From the evidence in this record, this Court finds that Mrs. Shuff was an invitee and not a licensee. The facts in this case fully and conclusively disclose that Mrs. Cozine invited her sister to come and help her keep house while she was sick. She responded, no doubt, out of compassion and love for her sister, and while so engaged, whether gratuitously or on a monetary basis, she was injured while on a call of devoted duty.

In defining the distinction between an invitee ¿nd a licensee, the Court stated in Scuddy Coal Company v. Couch, Ky., 274 S.W.2d 388:

“[T]he distinction between an invitee and a licensee is oftentimes shadowy and indistinct. * * * An invitee enters upon the premises at the express or implied invitation of the owner or occupant on business of mutual interest to them both, or in connection with business of the owner or occupant. A licensee enters by express invitation or implied acquiescence of the owner or occupant solely on the licensee’s own business, pleasure or convenience.”
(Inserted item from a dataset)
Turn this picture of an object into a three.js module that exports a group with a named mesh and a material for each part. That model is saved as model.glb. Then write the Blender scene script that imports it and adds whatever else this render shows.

In a California case, Cain v. Friend, 171 Cal.App.2d 806, 341 P.2d 753, the Court said:

“Where the services are for the benefit of the occupant of the premises, the fact that they are performed gratuitously does not negative the performer’s status as an invitee. * * * Even where the benefit to the occupant is intangible, the one rendering services may rely on them to establish his status as an invitee.”

In holding that Mrs. Shuff was an invitee of the defendant, it follows as a matter of law that Mrs. Cozine owed the plaintiff the duty of ordinary care, hence the obligation of warning her of the dangerous condition of her kitchen floor.

The Court properly instructed the jury on all issues presented, and the verdict being within the limits of temperance and reason, considering our present day de-valuated dollar, finds no errors of a prejudicial nature. It is therefore our opinion that the judgment should be affirmed.

The opinion is approved and the judgment is affirmed.